Information shown start

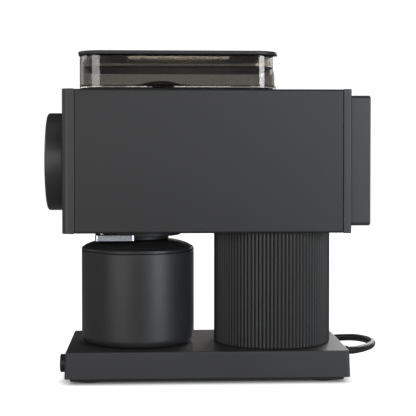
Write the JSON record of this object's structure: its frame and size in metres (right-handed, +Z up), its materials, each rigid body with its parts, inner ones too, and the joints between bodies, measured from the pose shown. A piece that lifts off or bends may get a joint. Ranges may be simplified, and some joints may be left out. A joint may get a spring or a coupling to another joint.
{
  "type": "electric burr coffee grinder",
  "caption": "Electric flat-burr coffee grinder: a metal box on a fluted column and flat base, with a smoked bean hopper, a front grind dial and a lidded catch cup.",
  "frame": {"origin": "on the surface the grinder stands on, under the middle of its outline without the cord", "axes": "+X is the grinder's width, to the user's right as the user faces the dial; the dial faces -Y, the cord leaves at +Y, +Z is up"},
  "size_m": [0.1865, 0.2667, 0.2477],
  "materials": {
    "coat": "fine matt black powder coat on aluminium",
    "anodised": "black satin anodising",
    "black_plastic": "matt black moulded plastic",
    "rubber": "black rubber or silicone",
    "cord_jacket": "black flexible cord jacket",
    "smoked_plastic": "clear smoked plastic, polished",
    "bright_aluminium": "brushed and polished",
    "cast_aluminium": "as cast, machined faces",
    "steel": "plain machined steel",
    "tool_steel": "hardened, ground",
    "copper": "lacquered copper windings on an iron core",
    "board_green": "printed circuit board",
    "brass": "turned brass"
  },
  "bodies": {
    "stand": {"base_shell": "coat", "body_shell": "coat", "front_cap": "coat", "rear_cap": "coat", "rear_cover": "coat", "column": "anodised", "base_plate": "black_plastic", "power_switch": "black_plastic", "feed_throat": "black_plastic", "chute": "black_plastic", "chute_flange": "black_plastic", "finger_guard": "black_plastic", "plug_body": "black_plastic", "rubber_foot_1": "rubber", "rubber_foot_2": "rubber", "rubber_foot_3": "rubber", "rubber_foot_4": "rubber", "hopper_seal": "rubber", "strain_relief": "cord_jacket", "power_cord": "cord_jacket", "cord_coil": "cord_jacket", "cord_tail": "cord_jacket", "hopper_bin": "smoked_plastic", "burr_chamber": "cast_aluminium", "motor_mount": "cast_aluminium", "motor_end_cap": "cast_aluminium", "base_weight": "steel", "base_magnet": "steel", "button_spring": "steel", "detent_plunger": "steel", "wave_spring": "steel", "front_bearing": "steel", "motor_can": "steel", "rear_bearing": "steel", "knocker_pin": "steel", "knocker_spring": "steel", "stator_core": "tool_steel", "control_board": "board_green", "plug_pin_1": "brass", "plug_pin_2": "brass"},
    "dial": {"adjust_dial": "anodised", "adjuster_nut": "brass"},
    "burr_slide": {"outer_burr": "tool_steel", "outer_burr_carrier": "cast_aluminium"},
    "rotor": {"drive_shaft": "steel", "rotor_core": "copper", "cooling_fan": "black_plastic", "auger": "steel", "inner_burr_carrier": "steel", "inner_burr": "tool_steel", "burr_nut": "steel"},
    "button": {"power_button": "anodised"},
    "knocker": {"knocker_lever": "bright_aluminium"},
    "cup": {"catch_cup": "anodised", "catch_lid": "anodised", "cup_magnet": "steel"},
    "lid": {"hopper_lid": "coat", "lid_plug": "smoked_plastic", "lid_gasket": "rubber"}
  },
  "joints": [
    {"name": "dial_turn", "type": "hinge", "parent": "stand", "child": "dial", "pos_m": [0, -0.115, 0.1646], "axis": [0, -1, 0], "range_deg": [0, 330]},
    {"name": "burr_travel", "type": "slide", "parent": "stand", "child": "burr_slide", "axis": [0, -1, 0], "range_m": [0, 0.0008]},
    {"name": "rotor_spin", "type": "hinge", "parent": "stand", "child": "rotor", "pos_m": [0, 0, 0.1646], "axis": [0, 1, 0], "continuous": true},
    {"name": "button_press", "type": "slide", "parent": "stand", "child": "button", "axis": [0, 1, 0], "range_m": [0, 0.002], "stiffness_N_per_m": 400, "springref_m": -0.001, "deforming": ["button_spring"]},
    {"name": "knocker_swing", "type": "hinge", "parent": "stand", "child": "knocker", "pos_m": [0.0275, -0.0795, 0.108], "axis": [0, 0, -1], "range_deg": [0, 18], "stiffness_Nm_per_rad": 0.05, "springref_deg": -5.73},
    {"name": "cup_slide", "type": "slide", "parent": "stand", "child": "cup", "axis": [0, -1, 0], "range_m": [0, 0.12]},
    {"name": "lid_lift", "type": "slide", "parent": "stand", "child": "lid", "axis": [0, 0, 1], "range_m": [0, 0.06]}
  ],
  "couplings": [
    {"joint": "burr_travel", "follows": "dial_turn", "m_per_rad": 0.0001388}
  ]
}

Information shown end

• **Given exercise**: Pick out the lines that have the word "joints". Copy them all.

• **Response to the exercise**:
Write the JSON record of this object's structure: its frame and size in metres (right-handed, +Z up), its materials, each rigid body with its parts, inner ones too, and the joints between bodies, measured from the pose shown. A piece that lifts off or bends may get a joint. Ranges may be simplified, and some joints may be left out. A joint may get a spring or a coupling to another joint.
  "joints": [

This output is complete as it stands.